Entries with model source code
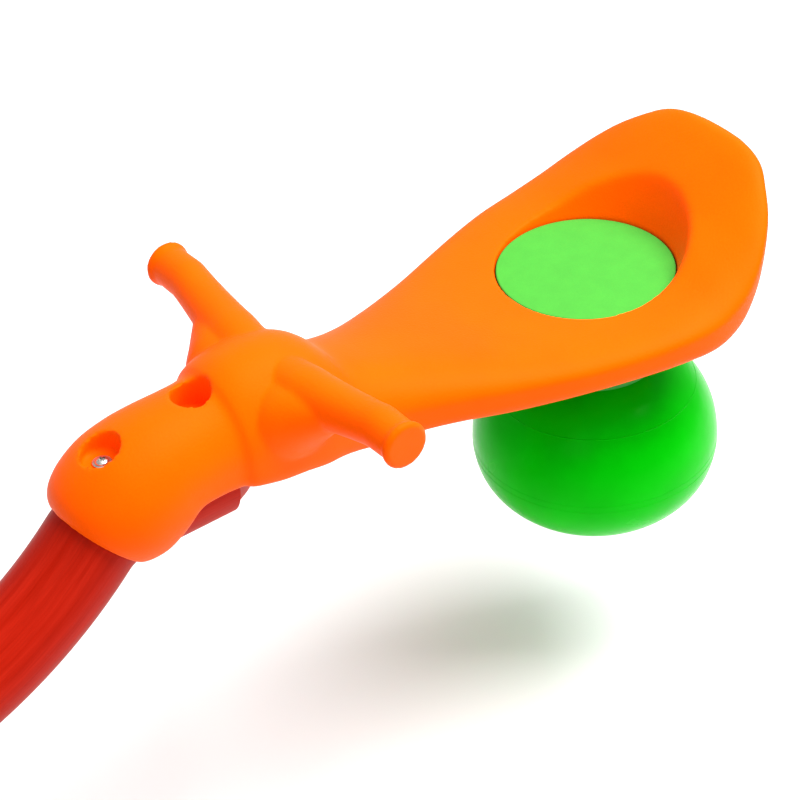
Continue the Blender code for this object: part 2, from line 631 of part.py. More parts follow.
def build_rocker(parent):
    """The centre sleeve with its axle hub, its bolts and its bushes. Heights are from the axle."""
    beam = -PIVOT_RISE
    bush_bore = AXLE_RADIUS + RUNNING_GAP
    bush_outer = bush_bore + BUSH_WALL
    hub_bore = bush_outer + CLEARANCE
    hub_radius = hub_bore + HUB_WALL
    half = SLEEVE_LENGTH / 2.0
    sleeve = cylinder(SLEEVE_RADIUS, (-half, 0, beam), (half, 0, beam), ROUND)
    hub = cylinder(hub_radius, (0, -HUB_LENGTH / 2, 0), (0, HUB_LENGTH / 2, 0))
    webs = [box((-WEB_HALF_LENGTH, middle - WEB_HALF_WIDTH, beam + TUBE_RADIUS * 0.8),
                (WEB_HALF_LENGTH, middle + WEB_HALF_WIDTH, 0.0)) for middle in (-WEB_OFFSET, WEB_OFFSET)]
    bracket = join(sleeve, *webs, hub)
    bolt_x = [side * x for side in (-1.0, 1.0) for x in SLEEVE_BOLT_X]
    past = half + OVERCUT
    bracket = cut(bracket, cylinder(TUBE_RADIUS + CLEARANCE, (-past, 0, beam), (past, 0, beam), ROUND),
                  cylinder(hub_bore, (0, -HUB_LENGTH, 0), (0, HUB_LENGTH, 0)),
                  *[cylinder(TUBE_HOLE, (x, -FAR, beam), (x, FAR, beam), SMALL) for x in bolt_x])
    finish("centre_bracket", bracket, RED, parent)
    seat = SLEEVE_RADIUS + CLEARANCE
    bolt = hex_bolt(BOLT_RADIUS, 2.0 * SLEEVE_RADIUS + SLEEVE_BOLT_SPARE, BOLT_HEAD_RADIUS, BOLT_HEAD_HEIGHT)
    bolt.transform(Matrix.Rotation(math.pi / 2, 4, "X"))
    nut = hex_nut(BOLT_RADIUS + CLEARANCE, BOLT_HEAD_RADIUS, NUT_HEIGHT)
    nut.transform(Matrix.Rotation(-math.pi / 2, 4, "X"))
    for number, x in enumerate(bolt_x, 1):
        finish(f"sleeve_bolt_{number}", bolt, STEEL, parent, (x, -seat, beam))
        finish(f"sleeve_nut_{number}", nut, STEEL, parent, (x, seat, beam))
    for number, side in enumerate((-1.0, 1.0), 1):
        face = side * (HUB_LENGTH / 2 + CLEARANCE)
        rim = face + side * BUSH_FLANGE
        bush = join(cylinder(hub_radius, (0, face, 0), (0, rim, 0)),
                    cylinder(bush_outer, (0, face - side * BUSH_DEPTH, 0), (0, (face + rim) / 2.0, 0)))
        bush = cut(bush, cylinder(bush_bore, (0, 0, 0), (0, face * 2.0, 0)))
        finish(f"axle_bush_{number}", bush, NYLON, parent)


def build_swivel(parent):
    """The yoke that turns on the post, with its axle, bolts and stops. Heights are from its plate."""
    plate = box((-YOKE_HALF_LENGTH, -EAR_OUTER, -YOKE_PLATE), (YOKE_HALF_LENGTH, EAR_OUTER, 0.0))
    axle_z = PIVOT_HEIGHT - YOKE_TOP
    solids = []
    for side in (-1.0, 1.0):
        low = min(side * EAR_INNER, side * EAR_OUTER)
        high = max(side * EAR_INNER, side * EAR_OUTER)
        solids.append(box((-EAR_HALF_WIDTH, low, -YOKE_PLATE / 2), (EAR_HALF_WIDTH, high, axle_z)))
        solids.append(cylinder(EAR_HALF_WIDTH - FLUSH_STEP, (0, low + FLUSH_STEP, axle_z),
                               (0, high - FLUSH_STEP, axle_z)))
    spindle_end = POST_FOOT - POST_BUSH_FLANGE - CLEARANCE - YOKE_TOP - OVERLAP
    solids.append(cylinder(SPINDLE_RADIUS, (0, 0, -YOKE_PLATE / 2), (0, 0, spindle_end)))
    yoke = join(plate, *solids)
    yoke = cut(yoke, cylinder(AXLE_RADIUS + CLEARANCE, (0, -FAR, axle_z), (0, FAR, axle_z)),
               cylinder(KING_BOLT_RADIUS + CLEARANCE, (0, 0, spindle_end - OVERCUT),
                        (0, 0, spindle_end + KING_BOLT_LENGTH), PLAIN))
    finish("swivel_yoke", yoke, RED, parent)

    washer_top = spindle_end - CLEARANCE
    washer_foot = washer_top - WASHER_THICKNESS
    washer = cut(cylinder(SPINDLE_RADIUS + WASHER_OVERHANG, (0, 0, washer_top), (0, 0, washer_foot)),
                 cylinder(KING_BOLT_RADIUS + CLEARANCE, (0, 0, washer_top + OVERCUT),
                          (0, 0, washer_foot - OVERCUT), PLAIN))
    finish("retaining_washer", washer, STEEL, parent)
    king = hex_bolt(KING_BOLT_RADIUS, KING_BOLT_LENGTH, KING_HEAD_RADIUS, KING_HEAD_HEIGHT)
    king.transform(Matrix.Rotation(math.pi, 4, "X"))
    finish("retaining_bolt", king, STEEL, parent, (0, 0, washer_foot - CLEARANCE))

    stop_x = YOKE_HALF_LENGTH - STOP_INSET
    under = PIVOT_RISE + SLEEVE_RADIUS
    touch = (under + (stop_x + STOP_RADIUS) * math.sin(ROCK_LIMIT)) / math.cos(ROCK_LIMIT)
    stop_height = axle_z - touch - RUNNING_GAP - CLEARANCE
    for number, side in enumerate((-1.0, 1.0), 1):
        stop = cylinder(STOP_RADIUS, (0, 0, 0), (0, 0, stop_height), PLAIN)
        finish(f"rubber_stop_{number}", stop, RUBBER, parent, (side * stop_x, 0, CLEARANCE))

    shank_end = EAR_OUTER + CLEARANCE
    axle_length = 2.0 * shank_end + AXLE_NUT_HEIGHT + CLEARANCE * 5.0
    axle = hex_bolt(AXLE_RADIUS, axle_length, AXLE_HEAD_RADIUS, AXLE_HEAD_HEIGHT)
    axle.transform(Matrix.Rotation(math.pi / 2, 4, "X"))
    finish("axle", axle, STEEL, parent, (0, -shank_end, axle_z))
    nut = hex_nut(AXLE_RADIUS + CLEARANCE, AXLE_HEAD_RADIUS, AXLE_NUT_HEIGHT)
    nut.transform(Matrix.Rotation(-math.pi / 2, 4, "X"))
    finish("axle_nut", nut, STEEL, parent, (0, shank_end, axle_z))
    cap = turned([(0.0, CAP_DEPTH), (CAP_RADIUS * 0.42, CAP_DEPTH * 0.97),
                  (CAP_RADIUS * 0.74, CAP_DEPTH * 0.82), (CAP_RADIUS, CAP_DEPTH * 0.27),
                  (CAP_RADIUS, 0.0), (0.0, 0.0)], FINE)
    cap = cut(cap, cylinder(CAP_BORE, (0, 0, -OVERCUT), (0, 0, CAP_DEPTH - CAP_CROWN), FINE))
    for number, side in enumerate((-1.0, 1.0), 1):
        turned_cap = cap.copy()
        turned_cap.transform(Matrix.Rotation(-side * math.pi / 2, 4, "X"))
        finish(f"axle_cap_{number}", turned_cap, BLACK, parent, (0, side * shank_end, axle_z))


def leg_route():
    """Centre line of a leg in its own radial plane: out of the stub, down, and level again at the foot."""
    foot_z = LEG_RADIUS + FOOT_WALL + CLEARANCE
    drop = LEG_HEIGHT - foot_z
    bend_out = LEG_BEND_RADIUS * math.sin(LEG_DROP_ANGLE)
    bend_down = LEG_BEND_RADIUS * (1.0 - math.cos(LEG_DROP_ANGLE))
    angle = LEG_DROP_ANGLE
    if 2.0 * bend_down > drop:
        angle = math.acos(1.0 - drop / (2.0 * LEG_BEND_RADIUS))
        bend_out = LEG_BEND_RADIUS * math.sin(angle)
        bend_down = drop / 2.0
    slope_out = (drop - 2.0 * bend_down) / math.tan(angle)
    flat_start = BASE_REACH - FOOT_LENGTH
    bend_start = flat_start - 2.0 * bend_out - slope_out
    points = [(POST_RADIUS + OVERLAP, LEG_HEIGHT), (bend_start, LEG_HEIGHT)]
    steps = 3
    for i in range(1, steps + 1):
        turn = angle * i / steps
        points.append((bend_start + LEG_BEND_RADIUS * math.sin(turn),
                       LEG_HEIGHT - LEG_BEND_RADIUS * (1.0 - math.cos(turn))))
    for i in range(steps, -1, -1):
        turn = angle * i / steps
        points.append((flat_start - LEG_BEND_RADIUS * math.sin(turn),
                       foot_z + LEG_BEND_RADIUS * (1.0 - math.cos(turn))))
    points.append((BASE_REACH, foot_z))
    return [Vector((reach, 0.0, height)) for reach, height in points]


def build_base(parent):
    stub_end = POST_RADIUS + STUB_LENGTH
    stub_radius = LEG_RADIUS - LEG_WALL - STUB_GAP
    bolt_out = POST_RADIUS + LEG_BOLT_OUT
    up = Vector((0.0, 0.0, LEG_HEIGHT))
    above = Vector((0.0, 0.0, LEG_RADIUS * 2.0))
    post = cylinder(POST_RADIUS, (0, 0, POST_FOOT), (0, 0, POST_TOP), ROUND)
    headings = [math.radians(45.0 + 90.0 * i) for i in range(4)]
    holes = []
    for heading in headings:
        out = Vector((math.cos(heading), math.sin(heading), 0.0))
        stub_start = out * (POST_RADIUS - POST_WALL / 2)
        post = join(post, cylinder(stub_radius, stub_start + up, out * stub_end + up, FINE))
        holes.append(cylinder(TUBE_HOLE, out * bolt_out + up, out * bolt_out + up + above, SMALL))
    bore = cylinder(POST_RADIUS - POST_WALL, (0, 0, POST_FOOT - OVERCUT), (0, 0, POST_TOP + OVERCUT), ROUND)
    finish("base_post", cut(post, bore, *holes), RED, parent)

    leg = swept(leg_route(), LEG_RADIUS, SMALL + 2, LEG_WALL)
    hole_start = Vector((bolt_out, 0.0, LEG_HEIGHT))
    leg = cut(leg, cylinder(TUBE_HOLE, hole_start, hole_start + above, SMALL))
    foot_z = LEG_RADIUS + FOOT_WALL + CLEARANCE
    foot_start = BASE_REACH - FOOT_LENGTH + FOOT_INSET
    foot_end = BASE_REACH + FOOT_WALL
    boot = cylinder(LEG_RADIUS + FOOT_WALL, (foot_start, 0, foot_z), (foot_end, 0, foot_z), FINE)
    sole = box((foot_start + FLUSH_STEP, -SOLE_HALF_WIDTH, 0.0),
               (foot_end - FLUSH_STEP, SOLE_HALF_WIDTH, foot_z))
    foot = cut(join(boot, sole), cylinder(LEG_RADIUS + CLEARANCE, (foot_start - OVERCUT, 0, foot_z),
                                          (BASE_REACH + CLEARANCE, 0, foot_z), FINE))
    bolt = hex_bolt(BOLT_RADIUS, LEG_BOLT_LENGTH, BOLT_HEAD_RADIUS, BOLT_HEAD_HEIGHT)
    bolt_z = LEG_HEIGHT + LEG_RADIUS + CLEARANCE
    for number, heading in enumerate(headings, 1):
        finish(f"leg_{number}", leg, RED, parent, turn=heading)
        finish(f"foot_{number}", foot, RUBBER, parent, turn=heading)
        finish(f"leg_bolt_{number}", bolt, STEEL, parent,
               (bolt_out * math.cos(heading), bolt_out * math.sin(heading), bolt_z))

    sleeve_outer = POST_RADIUS - POST_WALL - CLEARANCE * 2.0
    bush_bore = SPINDLE_RADIUS + RUNNING_GAP
    for place, face, side in (("upper", POST_TOP + CLEARANCE, 1.0), ("lower", POST_FOOT - CLEARANCE, -1.0)):
        rim = face + side * POST_BUSH_FLANGE
        inner_end = face - side * POST_BUSH_DEPTH
        bush = join(cylinder(POST_RADIUS, (0, 0, face), (0, 0, rim), ROUND),
                    cylinder(sleeve_outer, (0, 0, (face + rim) / 2.0), (0, 0, inner_end), ROUND))
        past = side * OVERCUT
        bush = cut(bush, cylinder(bush_bore, (0, 0, rim + past), (0, 0, inner_end - past), ROUND))
        finish(f"post_bush_{place}", bush, NYLON, parent)


clear_scene()
PARTS = new_collection("seesaw")
CUTTERS = new_collection("cutters")
ORANGE = make_material("seat_orange", (0.93, 0.18, 0.0), 0.42)
PAD_GREEN = make_material("pad_green", (0.16, 0.80, 0.10), 0.75)
BALL_GREEN = make_material("ball_green", (0.0, 0.42, 0.01), 0.25)
SOCKET_GREEN = make_material("socket_green", (0.0, 0.30, 0.01), 0.45)
RED = make_material("tube_red", (0.55, 0.03, 0.01), 0.40)
RED_PLASTIC = make_material("plug_red", (0.50, 0.03, 0.02), 0.50)
STEEL = make_material("zinc_steel", (0.60, 0.60, 0.58), 0.30, 1.0)
NYLON = make_material("nylon_white", (0.75, 0.74, 0.70), 0.50)
RUBBER = make_material("rubber_black", (0.02, 0.02, 0.02), 0.80)
BLACK = make_material("cap_black", (0.02, 0.02, 0.02), 0.45)
VALVE_WHITE = make_material("valve_white", (0.80, 0.80, 0.78), 0.40)

base_root = make_empty("base_root", (0.0, 0.0, 0.0))
swivel_axis = make_empty("swivel_axis", (0.0, 0.0, YOKE_TOP))
rock_axis = make_empty("rock_axis", (0.0, 0.0, PIVOT_HEIGHT - YOKE_TOP), swivel_axis)
build_base(base_root)
build_swivel(swivel_axis)
build_rocker(rock_axis)
END_MESHES = make_end_meshes()
build_end("a", rock_axis, 0.0)
build_end("b", rock_axis, math.pi)
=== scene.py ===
import math

import bmesh
import bpy
from mathutils import Matrix, Vector


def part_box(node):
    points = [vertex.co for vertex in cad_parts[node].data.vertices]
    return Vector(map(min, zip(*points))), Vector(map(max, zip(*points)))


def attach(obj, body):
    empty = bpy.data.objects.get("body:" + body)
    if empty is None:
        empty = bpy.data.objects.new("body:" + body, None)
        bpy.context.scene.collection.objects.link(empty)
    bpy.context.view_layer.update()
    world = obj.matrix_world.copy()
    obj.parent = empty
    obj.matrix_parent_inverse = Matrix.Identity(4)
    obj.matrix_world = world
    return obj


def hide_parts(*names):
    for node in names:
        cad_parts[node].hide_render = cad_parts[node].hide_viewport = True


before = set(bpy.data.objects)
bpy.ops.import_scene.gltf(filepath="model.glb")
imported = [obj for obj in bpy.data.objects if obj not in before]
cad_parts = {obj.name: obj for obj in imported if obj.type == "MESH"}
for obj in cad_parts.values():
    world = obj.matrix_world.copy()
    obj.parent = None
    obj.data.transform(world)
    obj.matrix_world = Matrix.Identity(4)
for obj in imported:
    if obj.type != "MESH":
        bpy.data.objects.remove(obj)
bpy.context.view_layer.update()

turnEnd = Matrix.Rotation(math.pi, 4, "Z")


# ---- small helpers for meshes
def linear(hexColour):
    # sRGB hex to the linear colour that a shader takes
    parts = [int(hexColour[i:i + 2], 16) / 255.0 for i in (0, 2, 4)]
    return tuple(c / 12.92 if c <= 0.04045 else ((c + 0.055) / 1.055) ** 2.4 for c in parts) + (1.0,)


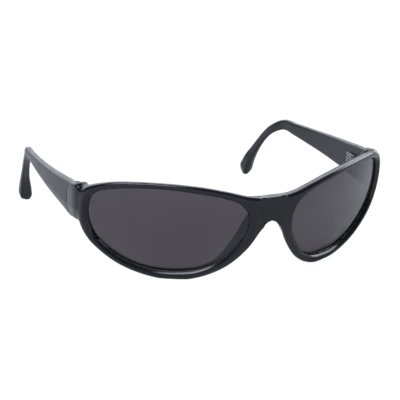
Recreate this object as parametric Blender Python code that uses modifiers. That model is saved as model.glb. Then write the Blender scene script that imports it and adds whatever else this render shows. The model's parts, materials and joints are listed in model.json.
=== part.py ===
"""Wraparound safety glasses: one moulded front, two lenses and two folding temples.

The glasses rest on the bottom of both rims and on both temple tips, at z = 0. +X is the wearer's
left, the front looks along -Y, and X = 0 is the plane of symmetry. Sizes are in millimetres, and
meshes are written in metres. Heights in the tables start at the bottom of the lens opening.
"""

import math

import bmesh
import bpy
from mathutils import Matrix, Vector

METRE = 0.001
GAP = 0.3                   # clearance between two pieces that touch on the real product

# Lens opening and the curved sheet that it is cut from
LENS_WIDTH = 54.8           # opening, nose side to temple side
LENS_HEIGHT = 37.3          # opening, bottom to top
LENS_THICKNESS = 2.2
BRIDGE_WIDTH = 19.8         # between the two openings at their closest
WRAP_RADIUS = 61.2          # curve around the face at the middle
WRAP_TURN = 0.54            # extra turn towards the temples, depth at WRAP_TURN_AT
WRAP_TURN_AT = 50.0
DROP_RADIUS = 55.0          # curve from brow to cheek
UPRIGHT_HEIGHT = 36.7       # height at which the front stands upright

# Rim around the opening
GROOVE_DEPTH = 1.1          # the lens edge sits this deep, less the gap
BACK_LIP = 0.4              # lip behind the lens, set back from the opening
LIP_RECESS = 0.9            # lens face behind the edge of the front lip
RIM_CREST = 1.9             # rim's bead in front of the lens face
RIM_BACK = 1.4              # rim behind the groove
EDGE_ROUND = 0.6
BRIDGE_DROP = 3.5           # bridge's top edge below the top of the opening
BRIDGE_HEIGHT = 10.2        # bridge's top edge to the nose arch, at the middle
PANEL_RECESS = 0.9          # panel in the middle of the bridge, sunk below the bead
PANEL_TOP = 6.2             # half the panel's width at the top
PANEL_BOTTOM = 4.2
PANEL_SLOPE = 0.8           # width of the panel's side walls
REST_LAND = 0.40            # depth of the flat that rim and tip stand on

# Nose flange, moulded behind the nose side of each rim
FLANGE_DEPTH = 6.2
FLANGE_TIP = 1.6            # from its inner to its outer edge
FLANGE_MIDDLE = 1.2         # place on the outline where it is deepest
FLANGE_SPREAD = 2.5         # from there to each end of it

# End pieces, which turn the corner to the temples
END_HEIGHT = 14.2
END_RISE = 0.47             # centre above the rim's corner
END_THICKNESS = 3.6
END_ROOT = 6.4              # thickness where the end piece leaves the rim
END_INSET = 0.84            # outer face at the joint, inboard of the rim's corner
END_LENGTH = 12.18          # rim's corner to the rearmost point of the joint line
JOINT_BOW = 22.0            # radius, doubled, of the bowed joint line
JOINT_BOW_BELOW = 2.6       # rearmost point of the joint line, below its middle

# Temples
TEMPLE_STRAIGHT = 67.0      # joint to the bend over the ear
HOOK_RUN = 27.5             # bend to the rearmost point
TIP_HEIGHT = 6.5            # bulb at the tip
TEMPLE_TUCK = 4.6           # how far the bend lies inboard of the joint
TIP_TUCK = 5.8              # how far the tip lies inboard of the bend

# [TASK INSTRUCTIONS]
Going down the listing above, begin printing at the line with "Recreate this object" and finish with the line with "the real product", exactly as they appear.

# [RESULT OF THIS TASK]
Recreate this object as parametric Blender Python code that uses modifiers. That model is saved as model.glb. Then write the Blender scene script that imports it and adds whatever else this render shows. The model's parts, materials and joints are listed in model.json.
=== part.py ===
"""Wraparound safety glasses: one moulded front, two lenses and two folding temples.

The glasses rest on the bottom of both rims and on both temple tips, at z = 0. +X is the wearer's
left, the front looks along -Y, and X = 0 is the plane of symmetry. Sizes are in millimetres, and
meshes are written in metres. Heights in the tables start at the bottom of the lens opening.
"""

import math

import bmesh
import bpy
from mathutils import Matrix, Vector

METRE = 0.001
GAP = 0.3                   # clearance between two pieces that touch on the real product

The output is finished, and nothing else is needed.